Moreover, a Chapter 13 case may be filed at any time after a Chapter 7 case. Thus, if a Chapter 13 case is not necessary when the debtor wants to file, it may still be filed later if circumstances change. There is no Chapter 13 counterpart to the rule barring a new Chapter 7 discharge after a prior bankruptcy case.

Considerations favoring Chapter 13
Probably the most common reason for filing a Chapter 13 case is the presence of one or more secured creditors who cannot be satisfactorily handled any other way. One frequent example is a bank or finance company that is about to repossess the debtor’s car. Few legal steps prevent repossession as quickly and effectively as a Chapter 13 petition and plan. A Chapter 13 case can usually lower the monthly payments and perhaps the balance due. Similarly, Chapter 13 can be used to halt a mortgage foreclosure, giving the client time to cure a default and perhaps a chance to lower the payments or principal due.

As mentioned above, other reasons to file a Chapter 13 case spring from deficiencies in the relief available under Chapter 7. If the debtor has nonexempt property, it is protected in Chapter 13, though its present value must usually be paid to unsecured creditors over the course of the plan. If the debtor has obtained a Chapter 7 discharge in a case filed within the previous six years, the only real option in bankruptcy is Chapter 13.

Another feature of Chapter 13 that may sometimes be important is the broader discharge that it provides. Many debts that are not dischargeable in Chapter 7 may be discharged in Chapter 13. These include some taxes; debts incurred by use of false financial statements, false pretenses or fraud; willful and malicious torts; fraud in a fiduciary capacity; certain restitution obligations; and debts that could not be discharged in a previous bankruptcy case.

Even though some nondischargeable debts, such as taxes, must be paid in a Chapter 13 case because they are priority debts, a Chapter 13 plan may still benefit the debtor by allowing him or her to stretch out the payments over a longer period than would otherwise be possible and perhaps avoid interest and penalties. In addition, most of the possible objections to a Chapter 7 discharge–such as fraudulent transfer, concealment of property or inability to explain loss of assets–may not be raised in a Chapter 13 case; however, the issue of the debtor’s good faith may be raised as an objection to Chapter 13 plan confirmation.

A decision to file under Chapter 13 sometimes depends on how likely it is that these questions will arise.
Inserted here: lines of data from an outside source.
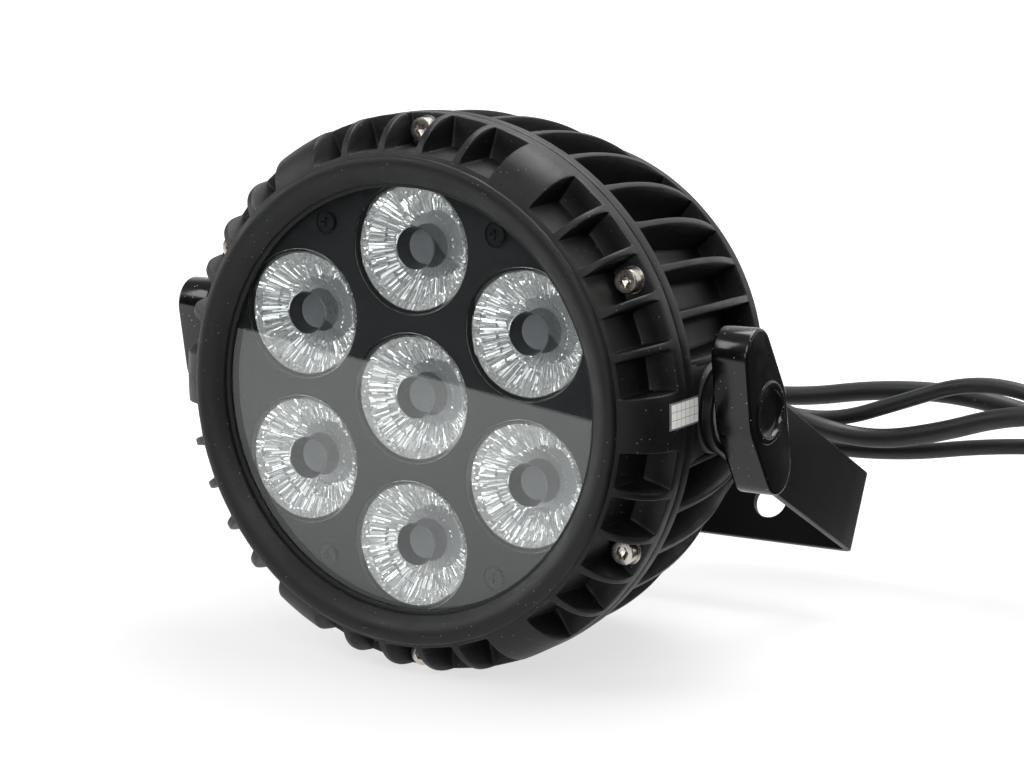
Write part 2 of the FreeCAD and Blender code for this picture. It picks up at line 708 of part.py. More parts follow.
DRIVER_BLOCKS = (         # middle X, middle Z, width, height and depth of each component
    (-20.0, 6.0, 26.0, 22.0, 19.0),
    (12.0, 14.0, 18.0, 12.0, 9.0),
    (26.0, -12.0, 10.0, 16.0, 12.0),
    (8.0, -16.0, 12.0, 6.0, 4.0),
)
driver_parts = body("driver_parts")
for x, z, width, height, depth in DRIVER_BLOCKS:
    raised(driver_parts, rectangle(blank_sketch(driver_parts, "XZ_Plane", DRIVER_FRONT + 1.6), x, z,
                                   width, height), depth, back=True)
raised(driver_parts, circles(blank_sketch(driver_parts, "XZ_Plane", DRIVER_FRONT + 1.6),
                             [(-28.0, -18.0), (-14.0, -18.0)], 5.0), 18.0, back=True)
place(driver_parts)

CONTROL_SPACE = 10.0      # distance from the control board's front to the rear cover
control_front = cover_front - CONTROL_SPACE
control_rear = control_front + 1.6
CONTROL_POSTS = [(x, z) for x in (-26.0, 26.0) for z in (8.0, 44.0)]
control_board = body("control_board")
control_outline = rectangle(blank_sketch(control_board, "XZ_Plane", control_front), 0, 26.0,
                            60.0, 44.0)
circles(control_outline, CONTROL_POSTS, small_hole)
raised(control_board, control_outline, 1.6, back=True)
place(control_board)

board_posts = body("board_posts")
for posts, start, length, radius in (
        (DRIVER_POSTS, web_rear, DRIVER_FRONT - web_rear, 3.0),
        (CONTROL_POSTS, control_rear, CONTROL_SPACE - 1.6, 2.6)):
    post_outline = blank_sketch(board_posts, "XZ_Plane", start)
    circles(post_outline, posts, radius)
    circles(post_outline, posts, small_hole)
    raised(board_posts, post_outline, length, back=True)
place(board_posts)

BUTTON_TRAVEL = 0.8
SWITCH_TOP = 2.4          # how far in front of the cover the switches end
control_parts = body("control_parts")
raised(control_parts, rectangle(blank_sketch(control_parts, "XZ_Plane", control_rear), 0,
                                size("display_row"), size("display_width") - 4.4,
                                size("display_height") - 4.4), CONTROL_SPACE - 1.6, back=True)
raised(control_parts, circles(blank_sketch(control_parts, "XZ_Plane", control_rear), button_places,
                              2.6), CONTROL_SPACE - 1.6 - SWITCH_TOP, back=True)
place(control_parts)

button_flange = 0.9
button_inner = cover_front - SWITCH_TOP + BUTTON_TRAVEL + 0.1
for name, (x, z) in zip(("menu_button", "down_button", "up_button", "enter_button"), button_places):
    button = body(name)
    raised(button, circles(blank_sketch(button, "XZ_Plane", button_inner), [(0, 0)],
                           size("button_radius") + 1.1), button_flange, back=True)
    raised(button, circles(blank_sketch(button, "XZ_Plane", button_inner), [(0, 0)],
                           size("button_radius")), cover_rear + 1.3 - button_inner, back=True)
    place(button, x=x, z=z)

# ---------------------------------------------------------------- cable glands

HEX_FLATS = 19.0
HEX_THICKNESS = 4.5
NUT_HEX = 6.0
gland_tip = size("power_cable") + 2.2
for name, (x, z) in zip(GLAND_NAMES, gland_places):
    gland = body(f"{name}_gland")
    raised(gland, circles(blank_sketch(gland, "XZ_Plane", cover_front - 7.0), [(0, 0)],
                          size("gland_radius")), size("cover_thickness") + 7.0 + HEX_THICKNESS,
           back=True)
    raised(gland, polygon(blank_sketch(gland, "XZ_Plane", cover_rear), 0, 0, HEX_FLATS),
           HEX_THICKNESS, back=True)
    dome_start = cover_rear + HEX_THICKNESS + 0.6
    raised(gland, polygon(blank_sketch(gland, "XZ_Plane", dome_start), 0, 0, HEX_FLATS), NUT_HEX,
           back=True)
    dome = outline(blank_sketch(gland, "XY_Plane"), [
        (0, cover_rear + 1.0),
        (size("gland_radius"), cover_rear + 1.0),
        (size("gland_radius"), dome_start + NUT_HEX),
        (gland_tip, gland_end, 16.0, "left"),
        (0, gland_end),
    ])
    revolved(gland, dome)
    place(gland, x=x, z=z)

locknuts = body("gland_locknuts")
LOCKNUT_THICKNESS = 4.0
nut_outline = blank_sketch(locknuts, "XZ_Plane", cover_front - LOCKNUT_THICKNESS)
for x, z in gland_places:
    polygon(nut_outline, x, z, 21.0)
circles(nut_outline, gland_places, size("gland_radius") + 0.05)
raised(locknuts, nut_outline, LOCKNUT_THICKNESS, back=True)
place(locknuts)

# ---------------------------------------------------------------- yoke, washers and knobs

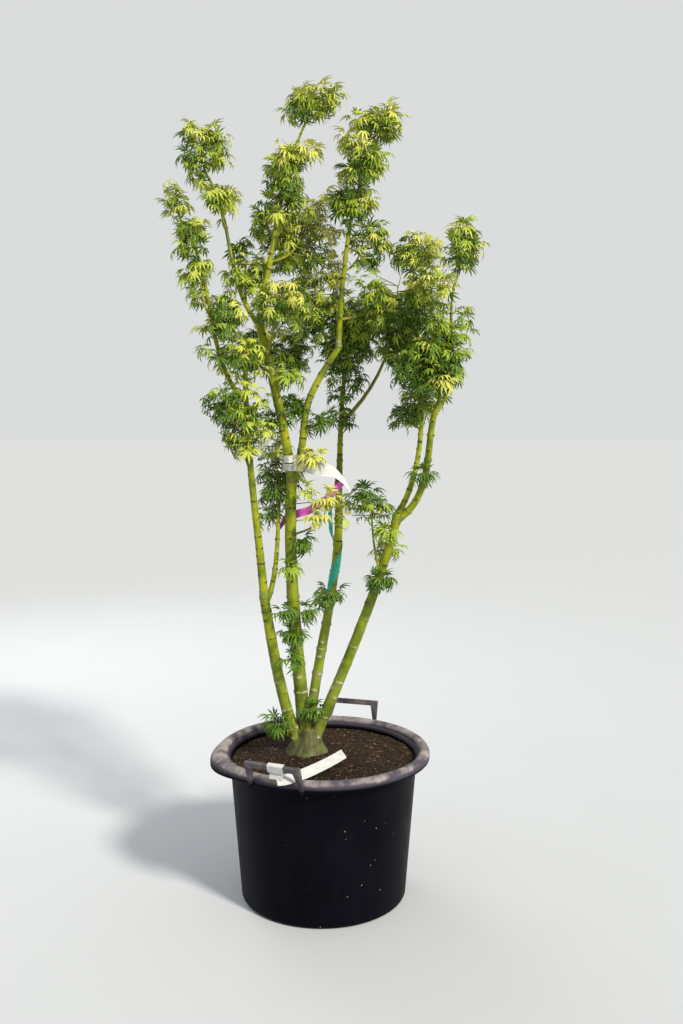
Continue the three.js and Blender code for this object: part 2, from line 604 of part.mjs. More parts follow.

Some debts are dischargeable in Chapter 7 unless a creditor files a complaint seeking a declaration of their nondischargeability. When an objection to discharge or dischargeability is not predictable, it may be preferable to commence a Chapter 7 case and later convert to Chapter 13, if necessary.

Another reason to file a Chapter 13 case is to help debtors who want to pay their debts but need the protection of the bankruptcy court and, perhaps, the discipline of a Chapter 13 plan. In addition, Chapter 13 usually offers an end to finance charges and late charges on unsecured claims and possibly less detriment (where there is any) to the debtor’s credit rating and reputation. However, debtors should remember that most of these advantages are available without a Chapter 13 case. They may pay all or part of any debt voluntarily after a Chapter 7 case, without the deadlines and extra costs of a Chapter 13 plan.

Finally, if the debtor is uncertain as to whether any bankruptcy is the right solution but for some reason must file a petition before that doubt can be resolved, Chapter 13 usually offers a safer course than Chapter 7. The debtor may voluntarily dismiss a case commenced under Chapter 13 at any time without obtaining court permission. The same is not true of a case commenced under Chapter 7 or later converted to Chapter 7. In a Chapter 7 case, the dismissal may occur only with permission from the court and may be refused if it appears to prejudice the rights of creditors.

Use of Chapter 11 by consumer debtors
For the great majority of consumer debtors, Chapter 11 is not the right choice. Most of the relief available in Chapter 11 is available for individuals in Chapter 13 at a much lower cost in time and money. However, a limited number of debtors might prefer Chapter 11 over Chapter 13 in the following situations:

  • The debtor is ineligible to file under Chapter 13 because of noncontingent, liquidated, secured debt in excess of $871,550 or noncontingent, liquidated, unsecured debt in excess of $290,525.
  • The debtor cannot pay priority tax claims within the five-year period permitted under Chapter 13 but could do so within the six-year period permitted under Chapter 11.
  • The debtor has a high income and yet hopes to avoid the ability-to-pay test of Chapter 13.

Chapter 11 cases tend to be expensive and complicated. Unlike Chapter 13, a Chapter 11 case:

  • may not be dismissed without court permission;
  • a plan may be proposed by creditors, rather than the debtor, over the debtor’s objection;
  • creditors generally must vote on the plan;
  • there is no codebtor stay; and
  • the same exceptions to discharge found in Chapter 7 apply.

For this reason, it is advisable to make certain that Chapter 11 is necessary before filing under that Chapter.